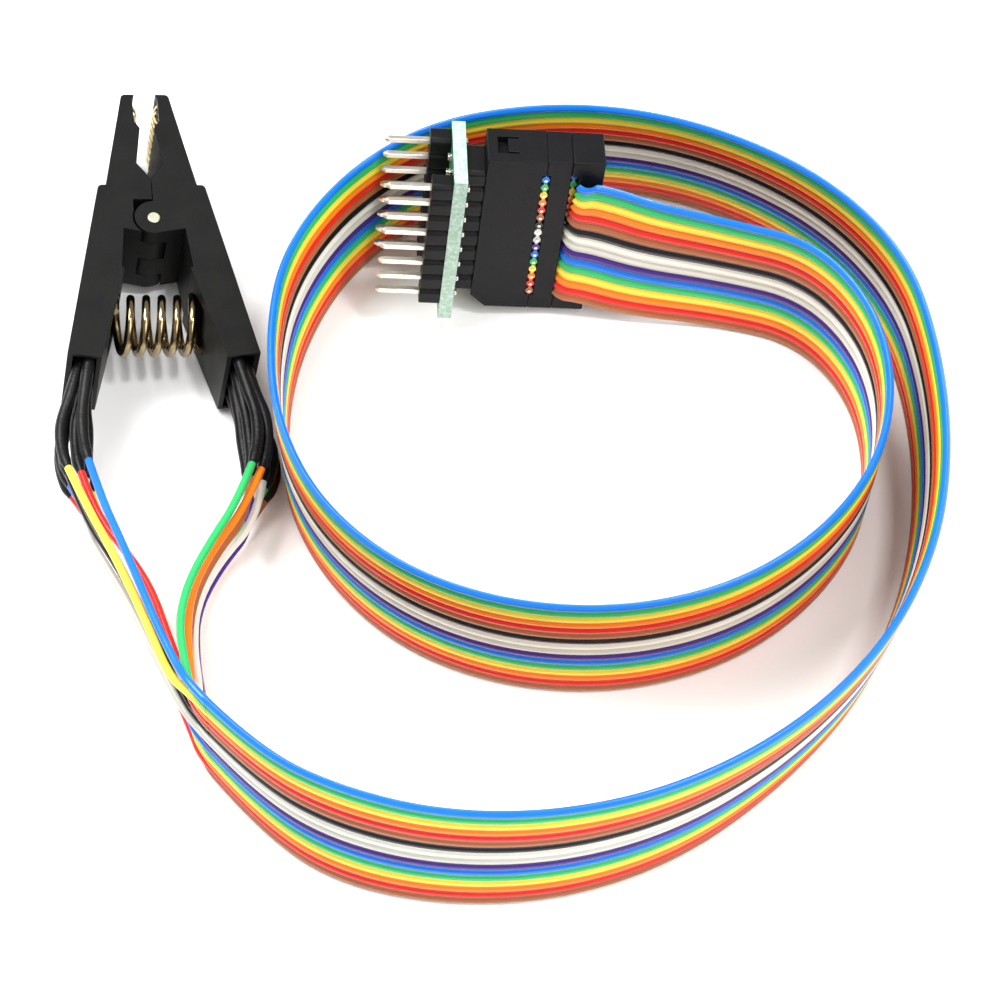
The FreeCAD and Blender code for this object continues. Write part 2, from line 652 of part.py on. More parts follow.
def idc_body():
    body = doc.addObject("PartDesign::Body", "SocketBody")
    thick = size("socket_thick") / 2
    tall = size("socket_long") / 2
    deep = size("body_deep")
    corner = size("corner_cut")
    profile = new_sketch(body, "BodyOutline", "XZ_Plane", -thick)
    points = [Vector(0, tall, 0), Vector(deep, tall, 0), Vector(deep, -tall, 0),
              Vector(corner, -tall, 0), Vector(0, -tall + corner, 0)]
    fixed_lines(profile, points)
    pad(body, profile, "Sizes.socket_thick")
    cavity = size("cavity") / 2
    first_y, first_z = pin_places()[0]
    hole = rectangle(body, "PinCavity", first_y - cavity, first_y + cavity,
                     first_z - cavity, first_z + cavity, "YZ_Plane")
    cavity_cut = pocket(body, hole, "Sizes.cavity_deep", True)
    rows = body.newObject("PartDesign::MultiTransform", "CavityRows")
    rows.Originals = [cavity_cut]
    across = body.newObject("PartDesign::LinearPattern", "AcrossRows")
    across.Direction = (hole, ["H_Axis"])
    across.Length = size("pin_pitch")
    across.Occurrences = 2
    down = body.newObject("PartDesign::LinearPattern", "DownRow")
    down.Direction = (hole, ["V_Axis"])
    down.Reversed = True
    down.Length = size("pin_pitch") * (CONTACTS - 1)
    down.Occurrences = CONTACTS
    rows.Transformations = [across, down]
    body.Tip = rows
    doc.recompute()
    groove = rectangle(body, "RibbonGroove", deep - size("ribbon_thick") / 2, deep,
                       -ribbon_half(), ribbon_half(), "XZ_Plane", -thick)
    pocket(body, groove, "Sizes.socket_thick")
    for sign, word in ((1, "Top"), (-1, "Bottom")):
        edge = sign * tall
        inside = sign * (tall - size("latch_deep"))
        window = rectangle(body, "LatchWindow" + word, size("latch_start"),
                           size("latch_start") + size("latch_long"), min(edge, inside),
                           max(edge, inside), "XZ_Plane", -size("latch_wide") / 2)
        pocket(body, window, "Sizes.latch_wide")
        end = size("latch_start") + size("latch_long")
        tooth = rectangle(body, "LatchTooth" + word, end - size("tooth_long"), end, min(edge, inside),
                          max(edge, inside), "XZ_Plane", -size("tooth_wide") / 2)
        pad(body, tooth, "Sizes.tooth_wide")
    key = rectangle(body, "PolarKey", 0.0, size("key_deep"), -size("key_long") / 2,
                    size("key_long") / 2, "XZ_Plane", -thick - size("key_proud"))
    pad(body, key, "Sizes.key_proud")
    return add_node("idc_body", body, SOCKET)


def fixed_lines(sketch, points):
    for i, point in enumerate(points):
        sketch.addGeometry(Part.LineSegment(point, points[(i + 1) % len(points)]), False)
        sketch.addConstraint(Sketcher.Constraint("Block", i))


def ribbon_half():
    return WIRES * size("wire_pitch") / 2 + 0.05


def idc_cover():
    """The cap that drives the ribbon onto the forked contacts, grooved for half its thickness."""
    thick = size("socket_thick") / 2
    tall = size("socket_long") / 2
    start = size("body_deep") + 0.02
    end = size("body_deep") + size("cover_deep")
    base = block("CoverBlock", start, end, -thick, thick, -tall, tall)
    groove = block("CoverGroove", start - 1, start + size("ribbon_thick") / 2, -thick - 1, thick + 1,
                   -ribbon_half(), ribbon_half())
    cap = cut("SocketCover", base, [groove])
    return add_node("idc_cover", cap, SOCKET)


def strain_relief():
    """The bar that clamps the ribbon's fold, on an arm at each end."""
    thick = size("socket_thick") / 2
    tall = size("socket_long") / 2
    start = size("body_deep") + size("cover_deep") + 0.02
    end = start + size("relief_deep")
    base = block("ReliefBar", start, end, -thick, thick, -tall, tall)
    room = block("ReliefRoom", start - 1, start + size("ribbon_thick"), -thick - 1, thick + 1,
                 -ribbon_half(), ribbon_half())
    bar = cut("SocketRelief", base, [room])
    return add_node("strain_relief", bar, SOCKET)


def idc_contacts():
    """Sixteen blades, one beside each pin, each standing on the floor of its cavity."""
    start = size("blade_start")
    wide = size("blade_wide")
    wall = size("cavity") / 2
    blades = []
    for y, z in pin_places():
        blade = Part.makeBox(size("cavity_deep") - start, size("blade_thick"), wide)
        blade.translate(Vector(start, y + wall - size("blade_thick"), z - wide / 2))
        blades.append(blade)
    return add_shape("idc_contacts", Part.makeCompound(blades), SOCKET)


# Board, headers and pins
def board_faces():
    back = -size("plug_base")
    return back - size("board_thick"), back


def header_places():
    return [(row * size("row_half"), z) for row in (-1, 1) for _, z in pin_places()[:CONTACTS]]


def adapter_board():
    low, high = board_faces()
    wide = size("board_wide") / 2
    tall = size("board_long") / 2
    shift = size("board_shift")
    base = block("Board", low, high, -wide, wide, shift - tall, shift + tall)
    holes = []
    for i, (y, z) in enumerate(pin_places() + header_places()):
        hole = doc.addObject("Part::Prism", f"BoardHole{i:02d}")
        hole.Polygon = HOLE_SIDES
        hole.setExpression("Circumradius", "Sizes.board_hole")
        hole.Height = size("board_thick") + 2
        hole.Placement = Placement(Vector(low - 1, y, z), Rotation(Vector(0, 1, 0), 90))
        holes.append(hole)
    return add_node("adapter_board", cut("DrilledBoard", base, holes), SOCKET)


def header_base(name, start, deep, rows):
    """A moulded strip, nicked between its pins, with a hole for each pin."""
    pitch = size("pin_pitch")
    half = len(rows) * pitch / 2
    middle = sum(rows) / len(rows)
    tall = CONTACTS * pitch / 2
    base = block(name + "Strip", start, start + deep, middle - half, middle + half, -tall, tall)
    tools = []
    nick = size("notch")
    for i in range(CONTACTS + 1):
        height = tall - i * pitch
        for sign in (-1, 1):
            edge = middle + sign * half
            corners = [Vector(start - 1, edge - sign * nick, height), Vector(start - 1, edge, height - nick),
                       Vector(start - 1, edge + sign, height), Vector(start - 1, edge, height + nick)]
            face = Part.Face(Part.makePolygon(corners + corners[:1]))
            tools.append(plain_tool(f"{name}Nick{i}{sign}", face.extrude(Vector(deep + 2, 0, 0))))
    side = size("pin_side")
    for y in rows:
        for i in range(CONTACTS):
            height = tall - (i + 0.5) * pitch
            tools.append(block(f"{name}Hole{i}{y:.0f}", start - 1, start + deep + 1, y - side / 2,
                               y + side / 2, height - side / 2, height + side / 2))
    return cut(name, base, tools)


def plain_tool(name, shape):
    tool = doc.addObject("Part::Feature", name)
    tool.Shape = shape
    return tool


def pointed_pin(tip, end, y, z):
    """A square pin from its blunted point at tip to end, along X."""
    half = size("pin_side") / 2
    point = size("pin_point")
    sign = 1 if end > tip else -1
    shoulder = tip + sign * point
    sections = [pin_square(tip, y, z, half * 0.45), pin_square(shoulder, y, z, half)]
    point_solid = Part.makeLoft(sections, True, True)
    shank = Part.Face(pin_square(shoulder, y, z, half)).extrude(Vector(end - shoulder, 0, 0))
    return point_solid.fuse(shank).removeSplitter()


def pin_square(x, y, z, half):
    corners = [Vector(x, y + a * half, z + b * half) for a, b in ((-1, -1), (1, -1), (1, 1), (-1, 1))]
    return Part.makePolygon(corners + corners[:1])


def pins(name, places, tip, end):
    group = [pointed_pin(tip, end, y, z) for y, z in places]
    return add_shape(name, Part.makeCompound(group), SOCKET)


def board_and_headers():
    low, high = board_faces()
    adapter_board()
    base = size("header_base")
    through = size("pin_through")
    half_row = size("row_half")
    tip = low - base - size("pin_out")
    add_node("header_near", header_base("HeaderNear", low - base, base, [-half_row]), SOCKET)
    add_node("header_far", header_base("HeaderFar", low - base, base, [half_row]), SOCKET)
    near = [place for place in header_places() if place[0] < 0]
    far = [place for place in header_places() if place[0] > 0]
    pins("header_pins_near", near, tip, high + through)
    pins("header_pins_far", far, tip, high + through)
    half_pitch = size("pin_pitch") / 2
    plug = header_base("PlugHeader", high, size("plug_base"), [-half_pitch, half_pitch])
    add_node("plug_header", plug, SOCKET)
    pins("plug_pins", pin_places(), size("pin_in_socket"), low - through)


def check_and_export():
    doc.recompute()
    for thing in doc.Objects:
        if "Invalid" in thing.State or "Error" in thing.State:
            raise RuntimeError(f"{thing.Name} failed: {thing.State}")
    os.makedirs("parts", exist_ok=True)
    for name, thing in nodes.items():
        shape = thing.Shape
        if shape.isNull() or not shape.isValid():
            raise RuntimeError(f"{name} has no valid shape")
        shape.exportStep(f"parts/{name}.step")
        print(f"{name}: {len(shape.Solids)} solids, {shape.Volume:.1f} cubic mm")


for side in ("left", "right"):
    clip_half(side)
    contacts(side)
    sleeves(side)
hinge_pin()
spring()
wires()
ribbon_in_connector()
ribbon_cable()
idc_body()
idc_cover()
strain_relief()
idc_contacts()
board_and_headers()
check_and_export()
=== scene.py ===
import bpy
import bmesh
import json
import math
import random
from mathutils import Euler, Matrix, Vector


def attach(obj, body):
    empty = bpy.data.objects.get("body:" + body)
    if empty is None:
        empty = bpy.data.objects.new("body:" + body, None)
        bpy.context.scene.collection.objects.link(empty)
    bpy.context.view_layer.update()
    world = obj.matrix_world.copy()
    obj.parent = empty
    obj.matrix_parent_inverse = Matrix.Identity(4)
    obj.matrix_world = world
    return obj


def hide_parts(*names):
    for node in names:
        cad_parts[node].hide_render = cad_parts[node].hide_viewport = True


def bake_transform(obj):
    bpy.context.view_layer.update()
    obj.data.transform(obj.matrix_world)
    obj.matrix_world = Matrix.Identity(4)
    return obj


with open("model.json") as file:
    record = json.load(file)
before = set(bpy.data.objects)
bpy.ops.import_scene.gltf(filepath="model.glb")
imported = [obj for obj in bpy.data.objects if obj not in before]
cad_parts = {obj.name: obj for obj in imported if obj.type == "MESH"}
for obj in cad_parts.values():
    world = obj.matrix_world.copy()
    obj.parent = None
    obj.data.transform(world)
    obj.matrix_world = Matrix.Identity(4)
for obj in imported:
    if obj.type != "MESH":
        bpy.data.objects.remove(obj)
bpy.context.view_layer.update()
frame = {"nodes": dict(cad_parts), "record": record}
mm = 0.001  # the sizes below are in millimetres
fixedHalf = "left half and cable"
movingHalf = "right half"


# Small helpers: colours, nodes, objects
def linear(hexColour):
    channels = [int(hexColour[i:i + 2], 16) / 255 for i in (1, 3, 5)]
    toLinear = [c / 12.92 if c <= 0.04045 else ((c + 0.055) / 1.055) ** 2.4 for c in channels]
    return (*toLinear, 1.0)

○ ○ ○

◆ PROBLEM TO WORK ON:
Isolate each line of the listing above that includes "nodes". Copy it.

◆ RESPONSE TO THE TASK:
    for name, thing in nodes.items():
frame = {"nodes": dict(cad_parts), "record": record}
# Small helpers: colours, nodes, objects